══ GIVEN ENTRIES ══

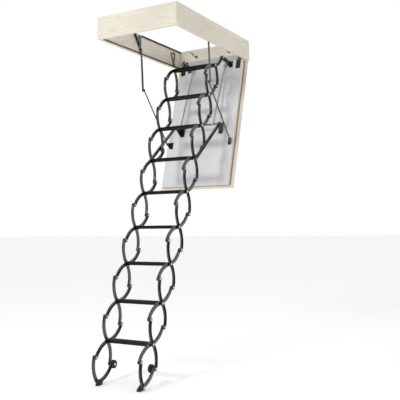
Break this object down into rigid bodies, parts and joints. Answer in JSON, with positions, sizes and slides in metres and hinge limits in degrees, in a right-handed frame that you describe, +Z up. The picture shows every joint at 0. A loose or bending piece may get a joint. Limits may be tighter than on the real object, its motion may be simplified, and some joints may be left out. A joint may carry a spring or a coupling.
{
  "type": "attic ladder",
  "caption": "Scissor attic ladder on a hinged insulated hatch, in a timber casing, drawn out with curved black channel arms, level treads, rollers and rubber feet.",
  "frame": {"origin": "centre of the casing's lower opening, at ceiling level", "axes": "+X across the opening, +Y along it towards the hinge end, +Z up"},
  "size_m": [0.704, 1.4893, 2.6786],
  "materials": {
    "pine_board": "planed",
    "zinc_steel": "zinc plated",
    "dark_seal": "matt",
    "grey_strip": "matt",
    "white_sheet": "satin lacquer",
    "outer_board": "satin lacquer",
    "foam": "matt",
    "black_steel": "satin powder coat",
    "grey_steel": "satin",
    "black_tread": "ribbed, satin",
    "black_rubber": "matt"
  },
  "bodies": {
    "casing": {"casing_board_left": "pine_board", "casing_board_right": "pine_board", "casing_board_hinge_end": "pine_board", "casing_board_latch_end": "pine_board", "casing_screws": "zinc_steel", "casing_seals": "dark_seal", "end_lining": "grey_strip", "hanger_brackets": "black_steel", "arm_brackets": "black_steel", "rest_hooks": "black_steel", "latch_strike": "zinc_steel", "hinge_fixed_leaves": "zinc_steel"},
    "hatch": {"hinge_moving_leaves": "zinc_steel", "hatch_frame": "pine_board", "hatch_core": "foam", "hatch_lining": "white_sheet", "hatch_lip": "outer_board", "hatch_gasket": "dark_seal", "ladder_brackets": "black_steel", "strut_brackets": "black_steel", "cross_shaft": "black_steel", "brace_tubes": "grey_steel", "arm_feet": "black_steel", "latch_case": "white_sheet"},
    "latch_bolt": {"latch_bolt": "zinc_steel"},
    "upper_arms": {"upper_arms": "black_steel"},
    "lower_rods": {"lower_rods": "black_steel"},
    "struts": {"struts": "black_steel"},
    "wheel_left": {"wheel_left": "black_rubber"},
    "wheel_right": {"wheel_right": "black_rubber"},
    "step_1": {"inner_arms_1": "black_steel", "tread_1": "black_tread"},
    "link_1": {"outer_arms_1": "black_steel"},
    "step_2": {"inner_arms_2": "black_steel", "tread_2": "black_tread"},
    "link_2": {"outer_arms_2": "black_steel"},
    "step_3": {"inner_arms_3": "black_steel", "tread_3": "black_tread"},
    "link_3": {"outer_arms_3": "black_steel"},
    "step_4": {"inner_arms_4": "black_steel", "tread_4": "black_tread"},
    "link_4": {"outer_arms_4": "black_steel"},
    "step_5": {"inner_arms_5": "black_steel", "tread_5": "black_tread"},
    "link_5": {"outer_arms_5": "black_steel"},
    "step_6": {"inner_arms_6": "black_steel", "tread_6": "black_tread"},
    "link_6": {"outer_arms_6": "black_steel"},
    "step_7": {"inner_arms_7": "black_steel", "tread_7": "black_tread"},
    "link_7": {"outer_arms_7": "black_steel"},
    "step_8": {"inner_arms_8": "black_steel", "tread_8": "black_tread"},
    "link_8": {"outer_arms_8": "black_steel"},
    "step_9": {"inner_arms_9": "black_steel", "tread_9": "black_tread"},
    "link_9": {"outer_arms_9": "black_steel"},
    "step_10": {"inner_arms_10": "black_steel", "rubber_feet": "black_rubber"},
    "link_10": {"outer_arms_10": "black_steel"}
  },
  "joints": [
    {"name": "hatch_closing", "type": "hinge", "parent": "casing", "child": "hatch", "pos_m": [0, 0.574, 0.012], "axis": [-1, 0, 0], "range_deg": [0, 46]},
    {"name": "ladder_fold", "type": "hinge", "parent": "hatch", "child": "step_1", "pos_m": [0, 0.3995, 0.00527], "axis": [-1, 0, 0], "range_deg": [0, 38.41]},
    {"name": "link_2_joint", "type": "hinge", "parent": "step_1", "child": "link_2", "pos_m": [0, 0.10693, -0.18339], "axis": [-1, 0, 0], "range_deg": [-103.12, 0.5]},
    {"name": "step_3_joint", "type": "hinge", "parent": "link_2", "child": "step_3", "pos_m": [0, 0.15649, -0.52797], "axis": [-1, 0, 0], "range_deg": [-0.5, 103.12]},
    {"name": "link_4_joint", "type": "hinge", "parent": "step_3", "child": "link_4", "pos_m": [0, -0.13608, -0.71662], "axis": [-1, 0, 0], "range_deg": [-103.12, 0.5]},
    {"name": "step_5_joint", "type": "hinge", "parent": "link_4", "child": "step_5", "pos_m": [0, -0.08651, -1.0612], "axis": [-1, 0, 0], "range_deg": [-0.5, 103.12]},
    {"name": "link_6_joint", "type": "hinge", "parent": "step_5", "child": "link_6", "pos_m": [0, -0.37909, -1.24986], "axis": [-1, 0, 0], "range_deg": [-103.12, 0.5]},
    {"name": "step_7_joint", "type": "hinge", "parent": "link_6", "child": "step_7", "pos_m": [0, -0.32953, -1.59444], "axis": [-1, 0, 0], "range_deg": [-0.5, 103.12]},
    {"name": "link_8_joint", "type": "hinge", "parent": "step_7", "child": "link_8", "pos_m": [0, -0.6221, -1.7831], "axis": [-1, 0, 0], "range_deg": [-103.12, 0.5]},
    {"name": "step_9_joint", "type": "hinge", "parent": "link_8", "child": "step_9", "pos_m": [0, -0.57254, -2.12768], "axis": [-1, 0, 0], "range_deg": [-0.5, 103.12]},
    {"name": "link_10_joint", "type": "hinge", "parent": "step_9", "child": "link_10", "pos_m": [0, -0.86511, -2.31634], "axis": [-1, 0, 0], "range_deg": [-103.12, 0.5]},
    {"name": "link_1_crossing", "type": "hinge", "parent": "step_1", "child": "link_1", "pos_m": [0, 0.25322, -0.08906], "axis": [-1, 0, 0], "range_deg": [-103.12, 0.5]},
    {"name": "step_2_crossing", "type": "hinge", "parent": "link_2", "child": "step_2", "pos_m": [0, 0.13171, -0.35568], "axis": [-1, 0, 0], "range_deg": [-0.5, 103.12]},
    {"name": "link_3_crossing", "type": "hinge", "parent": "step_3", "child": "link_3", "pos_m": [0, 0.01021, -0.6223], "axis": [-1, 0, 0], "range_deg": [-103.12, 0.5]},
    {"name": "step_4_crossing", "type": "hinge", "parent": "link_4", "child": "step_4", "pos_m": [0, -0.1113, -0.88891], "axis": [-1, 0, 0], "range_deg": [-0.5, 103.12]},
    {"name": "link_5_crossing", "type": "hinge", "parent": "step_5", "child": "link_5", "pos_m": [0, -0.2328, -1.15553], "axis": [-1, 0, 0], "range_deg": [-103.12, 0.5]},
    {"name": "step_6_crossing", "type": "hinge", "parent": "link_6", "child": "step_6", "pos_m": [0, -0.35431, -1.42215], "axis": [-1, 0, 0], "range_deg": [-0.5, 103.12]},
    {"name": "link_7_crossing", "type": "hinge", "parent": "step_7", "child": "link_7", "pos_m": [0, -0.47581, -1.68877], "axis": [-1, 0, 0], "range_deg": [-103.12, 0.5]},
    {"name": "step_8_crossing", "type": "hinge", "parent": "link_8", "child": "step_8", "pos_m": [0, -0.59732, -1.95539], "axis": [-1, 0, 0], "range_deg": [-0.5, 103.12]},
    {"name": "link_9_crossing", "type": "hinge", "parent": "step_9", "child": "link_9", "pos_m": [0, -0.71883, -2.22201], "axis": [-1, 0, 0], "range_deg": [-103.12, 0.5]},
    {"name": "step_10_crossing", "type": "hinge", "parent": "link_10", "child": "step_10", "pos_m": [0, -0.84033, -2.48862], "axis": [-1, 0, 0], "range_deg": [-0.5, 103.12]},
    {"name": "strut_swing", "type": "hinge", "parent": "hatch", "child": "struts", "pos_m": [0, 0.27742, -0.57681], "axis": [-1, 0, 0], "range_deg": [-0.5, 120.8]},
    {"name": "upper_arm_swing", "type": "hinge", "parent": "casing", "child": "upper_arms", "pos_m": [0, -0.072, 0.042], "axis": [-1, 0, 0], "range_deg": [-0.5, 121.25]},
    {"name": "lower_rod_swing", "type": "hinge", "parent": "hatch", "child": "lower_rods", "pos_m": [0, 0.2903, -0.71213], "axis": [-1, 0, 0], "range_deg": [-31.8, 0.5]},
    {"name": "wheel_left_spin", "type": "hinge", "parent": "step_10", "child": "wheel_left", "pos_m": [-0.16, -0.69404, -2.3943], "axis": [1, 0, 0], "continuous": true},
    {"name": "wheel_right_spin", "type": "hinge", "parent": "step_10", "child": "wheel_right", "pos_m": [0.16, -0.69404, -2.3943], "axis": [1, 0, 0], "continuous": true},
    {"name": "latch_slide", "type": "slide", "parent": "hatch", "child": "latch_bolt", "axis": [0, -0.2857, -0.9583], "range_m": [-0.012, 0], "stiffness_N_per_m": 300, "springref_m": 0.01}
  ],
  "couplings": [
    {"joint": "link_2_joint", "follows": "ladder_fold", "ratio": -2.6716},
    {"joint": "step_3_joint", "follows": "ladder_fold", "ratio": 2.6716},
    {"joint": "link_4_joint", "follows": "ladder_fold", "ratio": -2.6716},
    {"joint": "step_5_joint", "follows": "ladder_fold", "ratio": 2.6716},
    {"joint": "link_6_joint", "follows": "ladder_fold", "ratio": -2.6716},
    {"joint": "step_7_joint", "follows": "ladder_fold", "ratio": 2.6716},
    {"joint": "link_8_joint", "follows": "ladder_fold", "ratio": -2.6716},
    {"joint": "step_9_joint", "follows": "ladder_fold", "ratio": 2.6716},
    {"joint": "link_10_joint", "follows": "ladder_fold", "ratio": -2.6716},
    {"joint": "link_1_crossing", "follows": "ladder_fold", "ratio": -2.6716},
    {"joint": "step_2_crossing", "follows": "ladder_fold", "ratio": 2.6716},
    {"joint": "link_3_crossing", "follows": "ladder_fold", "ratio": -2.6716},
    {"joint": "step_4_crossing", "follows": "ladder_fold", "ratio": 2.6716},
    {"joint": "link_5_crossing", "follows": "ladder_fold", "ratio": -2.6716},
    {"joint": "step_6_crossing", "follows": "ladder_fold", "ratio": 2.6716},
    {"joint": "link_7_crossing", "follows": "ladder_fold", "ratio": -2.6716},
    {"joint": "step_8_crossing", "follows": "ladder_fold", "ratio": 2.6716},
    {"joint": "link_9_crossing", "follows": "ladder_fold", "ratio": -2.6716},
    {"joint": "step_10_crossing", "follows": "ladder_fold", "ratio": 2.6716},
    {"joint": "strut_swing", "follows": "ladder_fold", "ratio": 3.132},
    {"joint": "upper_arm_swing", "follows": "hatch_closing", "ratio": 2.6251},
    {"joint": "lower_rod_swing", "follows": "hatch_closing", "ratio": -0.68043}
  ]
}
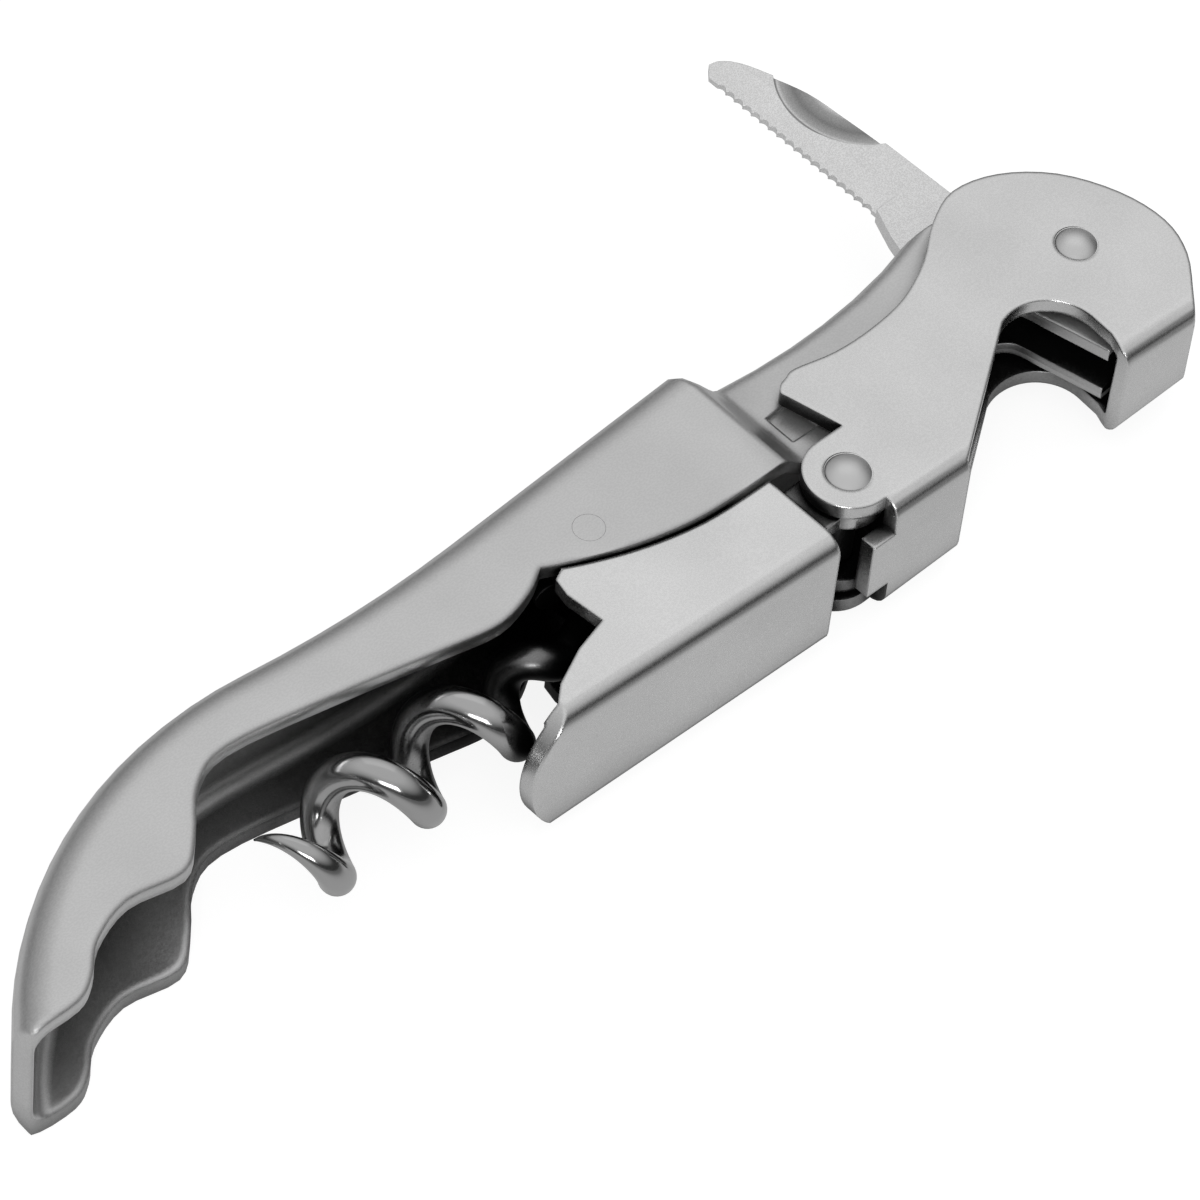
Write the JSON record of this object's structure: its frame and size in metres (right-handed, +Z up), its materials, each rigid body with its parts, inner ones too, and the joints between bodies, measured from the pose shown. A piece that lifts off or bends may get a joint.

═══

**YOUR GOAL**.
Out of the preceding entries, pull every line containing the string "with".

**RESPONSE TO THE EXERCISE**.
Break this object down into rigid bodies, parts and joints. Answer in JSON, with positions, sizes and slides in metres and hinge limits in degrees, in a right-handed frame that you describe, +Z up. The picture shows every joint at 0. A loose or bending piece may get a joint. Limits may be tighter than on the real object, its motion may be simplified, and some joints may be left out. A joint may carry a spring or a coupling.
  "caption": "Scissor attic ladder on a hinged insulated hatch, in a timber casing, drawn out with curved black channel arms, level treads, rollers and rubber feet.",
Write the JSON record of this object's structure: its frame and size in metres (right-handed, +Z up), its materials, each rigid body with its parts, inner ones too, and the joints between bodies, measured from the pose shown. A piece that lifts off or bends may get a joint.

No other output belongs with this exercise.